The days when a hacker could bang on the front door of a service trying username/password combinations until finding one that worked are long gone. The reason Blizzard introduced authenticators was because their own experience indicated that no matter how tightly locked the servers, or how strong the password requirements, with the client software and hardware out of their control, passwords were still getting out. So they went with the next best convenient security practice: something you know, and something you have.

Comment Re:A lot of apps use SSL (Score 1) 141

Good answer. To be fair to the parent post, the certificate authorities *do* have some work to do in cleaning their own houses. Stolen or compromised certificates do exist, and while we can revoke the ones we know about, there's the ones we don't know about, and there's the clients that don't handle revocation properly. It's not clear that the CA houses are doing their jobs well enough.

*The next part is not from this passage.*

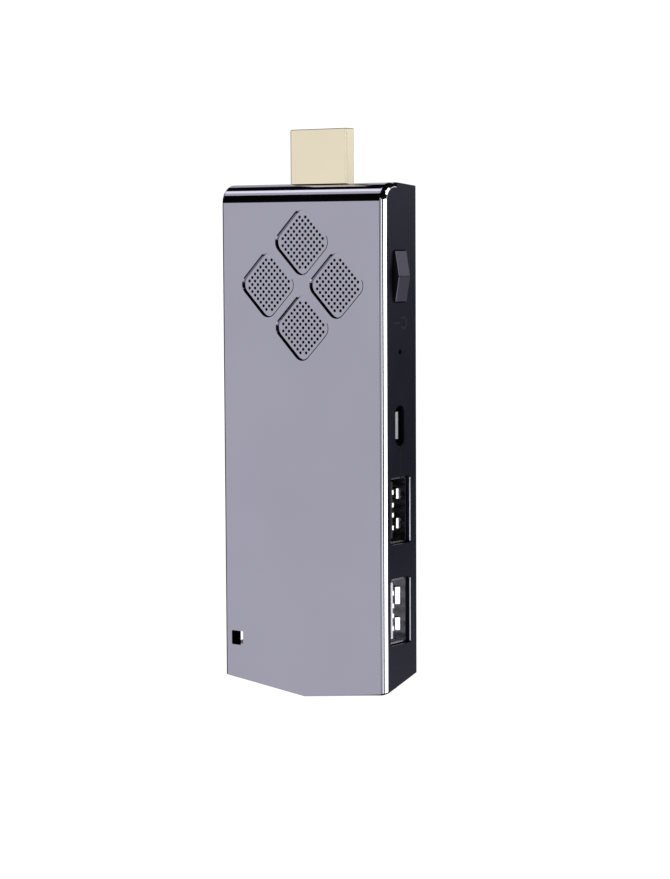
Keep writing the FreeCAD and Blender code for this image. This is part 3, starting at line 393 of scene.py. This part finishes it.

Comment Re:A lot of apps use SSL (Score 1) 141

That's not wrong, but it still doesn't explain to me why I, as a user, should trust both application A and site B that have agreed to trust each other with a self-signed certificate. The reason was have the CA model is to introduce a trusted third-party* that can verify for us that everything is on the up-and-up. The user should not be in the position of having to trust unknown parties.

*Yes I know the CA companies have problems. Maybe the model is so broken by nature that it doesn't matter, but it's still true that the self-signed model bypasses it.

Comment Re:A lot of apps use SSL (Score 1) 141

it does not delegate trust to some 3rd party that might screw up and cause things to have be changed, or risk compromise

Instead, the company that issues the self-signed certificate is to be trusted not to screw up? "Just take our certificate, it's fine, trust us".

If Alice and Bob trust each other, this is OK, but what if Bob is bumbling idiot? What about when Alice and Bob, who trust each other, tell Mallory to trust them to trust each other, and Carol mistakenly trusts Mallory?